Use a fast lens instead of flash during the ceremony. I shot a wedding in July in a very dull church and no flash allowed. I used a f2.8 lens and upped the ISO to suit to get a shutter speed fast enough. I did another wedding in November that was at a registry office and although flash was allowed I was asked to keep it to a minimum amount of shots. I did 6 or 7 of the most important shots with flash but the rest were again with fast lens and upped ISO. Be sure to shoot in raw as well as there may be a colour cast from the lights, there was an awful yellow cast in the registry office I shot the second wedding in and if I'd just shot jpeg they would of been ruined.

As for the first dance, just use ETTL flash with a shutter speed slow enough to catch the ambient light in the shot. I tried an off camera flash at the reception in November and found it more hassle than it was worth. I just went back to on camera flash and it was much easier to get the shots I was after.
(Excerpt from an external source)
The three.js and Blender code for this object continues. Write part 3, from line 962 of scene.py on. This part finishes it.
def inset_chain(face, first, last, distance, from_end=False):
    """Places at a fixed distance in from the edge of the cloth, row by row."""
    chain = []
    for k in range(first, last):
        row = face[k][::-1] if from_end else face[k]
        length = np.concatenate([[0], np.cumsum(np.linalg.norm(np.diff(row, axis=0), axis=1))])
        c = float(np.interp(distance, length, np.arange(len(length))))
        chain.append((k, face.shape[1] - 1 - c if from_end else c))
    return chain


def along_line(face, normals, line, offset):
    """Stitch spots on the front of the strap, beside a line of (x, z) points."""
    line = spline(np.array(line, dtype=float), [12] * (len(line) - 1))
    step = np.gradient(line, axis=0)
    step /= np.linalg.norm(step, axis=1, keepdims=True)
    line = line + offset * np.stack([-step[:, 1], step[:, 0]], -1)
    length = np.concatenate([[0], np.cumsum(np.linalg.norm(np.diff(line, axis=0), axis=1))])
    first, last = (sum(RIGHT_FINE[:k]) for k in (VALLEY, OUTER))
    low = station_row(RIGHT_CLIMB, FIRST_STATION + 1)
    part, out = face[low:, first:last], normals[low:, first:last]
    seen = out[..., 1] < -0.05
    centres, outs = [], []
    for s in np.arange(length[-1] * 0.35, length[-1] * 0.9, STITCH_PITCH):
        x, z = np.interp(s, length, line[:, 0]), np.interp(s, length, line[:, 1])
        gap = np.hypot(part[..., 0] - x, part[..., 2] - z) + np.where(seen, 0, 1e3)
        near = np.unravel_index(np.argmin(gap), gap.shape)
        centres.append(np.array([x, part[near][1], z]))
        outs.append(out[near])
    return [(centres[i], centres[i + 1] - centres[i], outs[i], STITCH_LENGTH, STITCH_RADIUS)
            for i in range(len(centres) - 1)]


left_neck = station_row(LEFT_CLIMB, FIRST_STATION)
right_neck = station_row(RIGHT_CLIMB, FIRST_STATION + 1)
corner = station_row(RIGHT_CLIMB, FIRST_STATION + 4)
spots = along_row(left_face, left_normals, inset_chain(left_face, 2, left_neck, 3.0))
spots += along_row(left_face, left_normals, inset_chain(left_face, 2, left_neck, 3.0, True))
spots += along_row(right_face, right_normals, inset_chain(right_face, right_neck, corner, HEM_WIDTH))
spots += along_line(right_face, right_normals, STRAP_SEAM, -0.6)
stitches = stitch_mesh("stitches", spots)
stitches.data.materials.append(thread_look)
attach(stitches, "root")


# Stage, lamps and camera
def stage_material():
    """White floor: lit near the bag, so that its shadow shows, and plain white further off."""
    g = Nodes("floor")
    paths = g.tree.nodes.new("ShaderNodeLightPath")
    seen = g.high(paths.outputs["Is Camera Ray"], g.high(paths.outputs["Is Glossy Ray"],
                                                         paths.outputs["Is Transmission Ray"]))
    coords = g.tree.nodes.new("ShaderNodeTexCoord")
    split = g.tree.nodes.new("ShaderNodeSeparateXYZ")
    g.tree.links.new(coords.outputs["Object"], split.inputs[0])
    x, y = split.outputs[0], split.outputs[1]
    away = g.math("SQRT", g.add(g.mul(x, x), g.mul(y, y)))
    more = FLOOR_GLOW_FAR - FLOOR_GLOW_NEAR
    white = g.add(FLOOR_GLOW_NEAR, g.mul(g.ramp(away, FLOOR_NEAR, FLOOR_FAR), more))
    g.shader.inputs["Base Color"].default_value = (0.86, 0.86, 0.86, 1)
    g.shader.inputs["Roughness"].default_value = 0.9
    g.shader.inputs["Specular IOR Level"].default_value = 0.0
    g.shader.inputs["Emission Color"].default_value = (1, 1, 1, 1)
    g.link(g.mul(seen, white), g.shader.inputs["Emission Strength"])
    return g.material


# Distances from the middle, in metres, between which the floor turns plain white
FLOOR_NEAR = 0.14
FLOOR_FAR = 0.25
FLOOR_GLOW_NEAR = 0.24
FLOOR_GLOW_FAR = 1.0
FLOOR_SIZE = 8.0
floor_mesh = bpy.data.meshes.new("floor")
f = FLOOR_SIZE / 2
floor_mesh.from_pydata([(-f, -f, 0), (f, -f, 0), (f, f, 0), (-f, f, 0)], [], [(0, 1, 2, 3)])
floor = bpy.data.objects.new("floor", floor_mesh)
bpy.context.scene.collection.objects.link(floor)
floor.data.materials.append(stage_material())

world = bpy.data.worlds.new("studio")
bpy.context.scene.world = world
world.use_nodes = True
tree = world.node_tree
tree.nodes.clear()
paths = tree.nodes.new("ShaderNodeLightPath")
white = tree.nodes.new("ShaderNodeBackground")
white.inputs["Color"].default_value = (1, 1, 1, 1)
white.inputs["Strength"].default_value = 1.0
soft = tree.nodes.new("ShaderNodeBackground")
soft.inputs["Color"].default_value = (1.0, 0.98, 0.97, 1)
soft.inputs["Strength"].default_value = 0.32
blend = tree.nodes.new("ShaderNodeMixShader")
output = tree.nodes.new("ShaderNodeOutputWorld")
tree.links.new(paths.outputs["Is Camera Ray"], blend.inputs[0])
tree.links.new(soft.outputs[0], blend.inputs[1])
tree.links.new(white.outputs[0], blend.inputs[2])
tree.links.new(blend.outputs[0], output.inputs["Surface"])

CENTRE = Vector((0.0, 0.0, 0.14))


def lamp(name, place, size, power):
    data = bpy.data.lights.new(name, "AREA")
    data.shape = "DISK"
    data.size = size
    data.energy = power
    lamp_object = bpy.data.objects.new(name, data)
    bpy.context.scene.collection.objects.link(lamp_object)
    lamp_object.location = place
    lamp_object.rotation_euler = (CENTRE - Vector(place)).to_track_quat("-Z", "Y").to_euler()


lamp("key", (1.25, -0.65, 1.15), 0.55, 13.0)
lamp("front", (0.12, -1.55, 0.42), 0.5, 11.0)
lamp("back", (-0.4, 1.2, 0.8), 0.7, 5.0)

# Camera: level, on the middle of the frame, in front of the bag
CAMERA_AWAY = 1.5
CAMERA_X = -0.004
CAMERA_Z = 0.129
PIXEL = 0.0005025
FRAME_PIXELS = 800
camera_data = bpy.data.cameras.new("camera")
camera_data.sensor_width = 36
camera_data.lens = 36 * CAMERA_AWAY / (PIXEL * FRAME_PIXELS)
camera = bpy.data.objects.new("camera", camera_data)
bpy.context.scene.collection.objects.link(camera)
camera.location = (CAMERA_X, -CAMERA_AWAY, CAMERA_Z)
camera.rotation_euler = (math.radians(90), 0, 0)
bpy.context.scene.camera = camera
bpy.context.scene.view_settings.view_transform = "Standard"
HTH.
 
Yeah, I usually just use high ISO and f/4.5 during the ceremony but I'll have to crank it up really high for this one. I'll collar the registrar and see what's allowed. Think I'll experiment with dragging the shutter but I'm scared the shots will be blurry. Are we talking tenths of a second exposure to let the ambient light be captured?
 
I did the 'first dance' and most of the other night shots with my 5D3, 24-105 f4L IS and 580EX II and most of my shots were at 1/60sec and between f4.5 and f6.3 using ETTL and got loads of shots with the ambient light showing plenty of details in them. Also with the first wedding, the one in the very dull church, I was using the 5D3 and Sigma 24-70 f2.8 EX HSM and with any shots at f4.5 or above I was up around ISO4500 for a decent shutter speed, even at f2.8 I had to go up to ISO2500 in the really dark area while they signed the register. Thankfully the 5D3 is very capable at high ISO's and the shots were still very good, the Bride & Groom were over the moon with them anyway. What camera and lens are you using for the wedding?
 
surely first dance wont have the same lighting as when you looked around... would imagine curtains shut. lights off disco lights on....
 
surely first dance wont have the same lighting as when you looked around... would imagine curtains shut. lights off disco lights on....
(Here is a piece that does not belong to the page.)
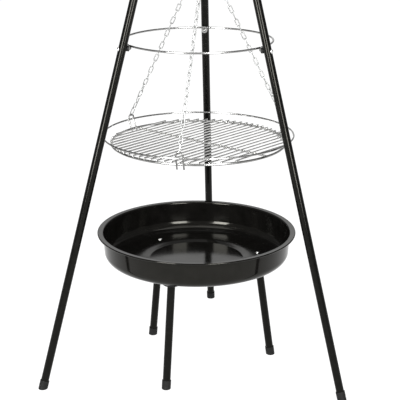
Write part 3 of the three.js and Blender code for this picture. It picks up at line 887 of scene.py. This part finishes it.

sigh.. in case thats taken the wrong way :)

I mean.. perhaps you should consider the possibility that the lighting will be a lot different in real life situation of last dance and not as it is when looking around?
 
If the room had virtually no natural light, be careful to work around the lighting being used. A lot of these modern city hotels use the small halogen spotlights/downlights which can cause very harsh shadowing if you're not using flash.
 
sigh.. in case thats taken the wrong way :)

I mean.. perhaps you should consider the possibility that the lighting will be a lot different in real life situation of last dance and not as it is when looking around?
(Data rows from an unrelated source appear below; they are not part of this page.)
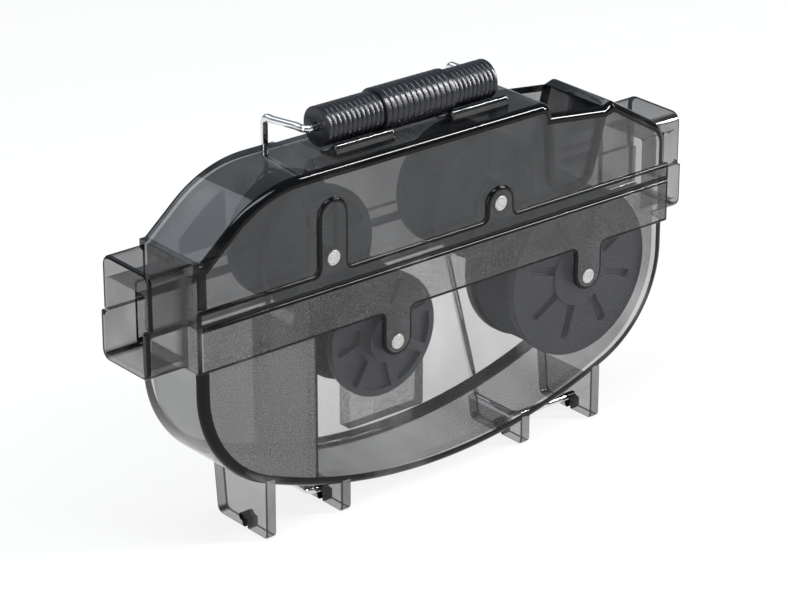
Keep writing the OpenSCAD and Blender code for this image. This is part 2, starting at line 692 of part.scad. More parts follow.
// One tuft: a slim three-sided spike that points out along x
module tuft(r0, r1) {
    pts = [for (e = [[r0, tuft_root], [r1, tuft_tip]], i = [0:2])
        [e[0], e[1] / 2 * cos(120 * i), e[1] / 2 * sin(120 * i)]];
    polyhedron(pts, [[0, 1, 2], [3, 5, 4], [0, 4, 1], [0, 3, 4], [1, 5, 2], [1, 4, 5], [2, 3, 0], [2, 5, 3]]);
}
// A brush: a backing ring with rings of tufts, each ring turned by half a step
module brush(x, z, y) {
    w = brush_w - 2 * disc_t - 2 * brush_gap;
    r0 = sleeve_r + backing_gap;
    tip = brush_r - tip_inset;
    color([0.07, 0.07, 0.08]) on_axle(x, z, face_y + y + disc_t + brush_gap) resize([0, 0, w]) union() {
        difference() {
            cylinder(h = w, r = r0 + backing_t, $fn = tufts_round);
            translate([0, 0, -over])
                cylinder(h = w + 2 * over, r = r0 / cos(180 / tufts_round), $fn = tufts_round);
        }
        for (k = [0:tuft_rings - 1], i = [0:tufts_round - 1])
            translate([0, 0, w * (k + 0.5) / tuft_rings])
                rotate(360 / tufts_round * (i + k % 2 / 2)) tuft(r0 + backing_t / 2, tip);
    }
}
module upper_left_brush() brush(ul_x, ul_z, brush_y);
module upper_right_brush() brush(ur_x, ur_z, brush_y);
module lower_left_brush() brush(ll_x, ll_z, brush_y);

// The sponge: a plain soft ring between the big discs
module lower_right_sponge() {
    w = sponge_w - 2 * disc_t - 2 * brush_gap;
    color([0.16, 0.16, 0.17]) on_axle(lr_x, lr_z, face_y + sponge_y + disc_t + brush_gap) difference() {
        cylinder(h = w, r = sponge_r - tip_inset / 2, $fn = round_fn);
        translate([0, 0, -over]) cylinder(h = w + 2 * over, r = sleeve_r + backing_gap, $fn = round_fn);
    }
}

tank_shell();
lid_shell();
bail_wire();
grip_left_sleeve();
grip_collar();
grip_right_sleeve();
upper_left_axle();
upper_right_axle();
lower_left_axle();
lower_right_axle();
upper_left_front_disc();
upper_left_rear_disc();
upper_left_brush();
upper_right_front_disc();
upper_right_rear_disc();
upper_right_brush();
lower_left_front_disc();
lower_left_rear_disc();
lower_left_brush();
lower_right_front_disc();
lower_right_rear_disc();
lower_right_sponge();
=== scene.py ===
import math
import random

import bmesh
import bpy
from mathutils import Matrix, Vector


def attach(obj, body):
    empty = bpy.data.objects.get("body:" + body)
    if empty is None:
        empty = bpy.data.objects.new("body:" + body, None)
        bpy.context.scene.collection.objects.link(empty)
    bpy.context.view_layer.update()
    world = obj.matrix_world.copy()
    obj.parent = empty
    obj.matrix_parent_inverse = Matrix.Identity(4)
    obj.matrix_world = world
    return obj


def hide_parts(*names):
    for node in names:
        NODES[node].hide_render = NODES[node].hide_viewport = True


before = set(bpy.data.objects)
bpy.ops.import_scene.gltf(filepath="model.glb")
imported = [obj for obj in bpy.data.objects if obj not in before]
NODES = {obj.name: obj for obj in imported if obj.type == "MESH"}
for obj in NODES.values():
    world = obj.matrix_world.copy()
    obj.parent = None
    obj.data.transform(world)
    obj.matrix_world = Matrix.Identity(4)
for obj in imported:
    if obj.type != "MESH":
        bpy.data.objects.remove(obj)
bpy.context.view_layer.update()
MM = 0.001
FULL_TURN = 2 * math.pi
QUARTER_TURN = math.pi / 2
scene = bpy.context.scene

# Camera, in metres and degrees
CAMERA_AT = (-0.54481, -0.65103, 0.42219)
AZIMUTH, ELEVATION = -39.6, 23.7
LENS, SENSOR = 149.77, 36


def make_camera():
    data = bpy.data.cameras.new("camera")
    camera = bpy.data.objects.new("camera", data)
    scene.collection.objects.link(camera)
    scene.camera = camera
    data.sensor_width = SENSOR
    data.lens = LENS
    data.clip_start = 0.05
    data.clip_end = 20
    azimuth, elevation = math.radians(AZIMUTH), math.radians(ELEVATION)
    camera.location = CAMERA_AT
    look = Vector((-math.sin(azimuth) * math.cos(elevation), math.cos(azimuth) * math.cos(elevation),
                   -math.sin(elevation)))
    camera.rotation_euler = look.to_track_quat("-Z", "Y").to_euler()


make_camera()
scene.view_settings.view_transform = "Standard"


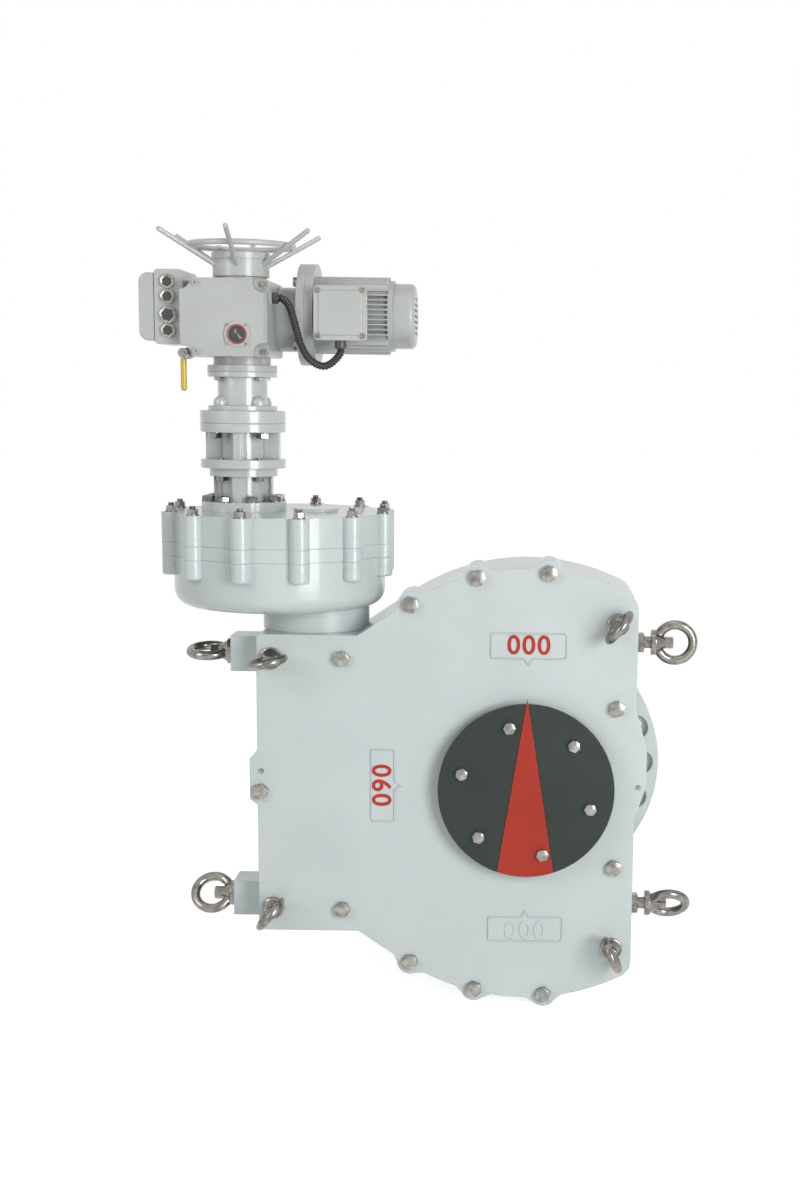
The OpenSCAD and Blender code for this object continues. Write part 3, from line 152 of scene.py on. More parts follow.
# ---------------------------------------------------------------- gearbox housing
# Cast iron body of the worm gearbox with its valve flange, lifting blocks and bolt lobes.
# Glossy two-pack enamel over the casting: wet-looking grey green with a fine orange peel,
# and under it the slow waves that the sand mould leaves.
def paint(name, light, dark, roughness, peel, sand, coat, soft_edge=0.0, gleam=0.5):
    """Sprayed paint. peel and sand are the heights in mm of the fine and the slow waves, soft_edge
    the radius in mm by which the paint rounds every edge, and gleam how strongly it mirrors."""
    material = bpy.data.materials.new(name)
    material.use_nodes = True
    tree = material.node_tree
    shader = tree.nodes["Principled BSDF"]
    place = add(tree, "TexCoord").outputs["Object"]
    cloud = add(tree, "TexNoise", None, {"Vector": place, "Scale": 7.0, "Detail": 4.0})
    tone = add(tree, "ValToRGB", None, {"Fac": cloud.outputs["Fac"]})
    tone.color_ramp.elements[0].position, tone.color_ramp.elements[1].position = 0.3, 0.7
    tone.color_ramp.elements[0].color, tone.color_ramp.elements[1].color = linear(dark), linear(light)
    tree.links.new(tone.outputs["Color"], shader.inputs["Base Color"])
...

Oh yes, I realise the conditions will be different on the day. I will have to capture a moving subject in low light conditions. I could do this easily enough with TTL flash but I'd like to do it without nuking them with white light if possible and retian the warm lighting. I'm thinking I'll put my ETTL flash on a tripod controlled from my camera and shooting through an umbrella or softbox. I'll have time to set up and experiment I think, if it doesn't work then it's on-camera ETTL at a decent shutter-speed, maybe bounced off the ceiling.
 
I did the 'first dance' and most of the other night shots with my 5D3, 24-105 f4L IS and 580EX II and most of my shots were at 1/60sec and between f4.5 and f6.3 using ETTL and got loads of shots with the ambient light showing plenty of details in them. Also with the first wedding, the one in the very dull church, I was using the 5D3 and Sigma 24-70 f2.8 EX HSM and with any shots at f4.5 or above I was up around ISO4500 for a decent shutter speed, even at f2.8 I had to go up to ISO2500 in the really dark area while they signed the register. Thankfully the 5D3 is very capable at high ISO's and the shots were still very good, the Bride & Groom were over the moon with them anyway. What camera and lens are you using for the wedding?

I'll be using a 5D II and probably the Canon 24-70 f/2.8 L. Decent at high ISO but probably nowhere near as good as the mk III. Fortunately my mate who is second-shooting for me has a mark III so between us we should be able to nail it.
 
If the room had virtually no natural light, be careful to work around the lighting being used. A lot of these modern city hotels use the small halogen spotlights/downlights which can cause very harsh shadowing if you're not using flash.

Yes, I noticed a case of raccoon eyes from downlighting when I did some test shots a few days ago, think they are too weak to show up in a flash-lit shot though, they should be overpowered.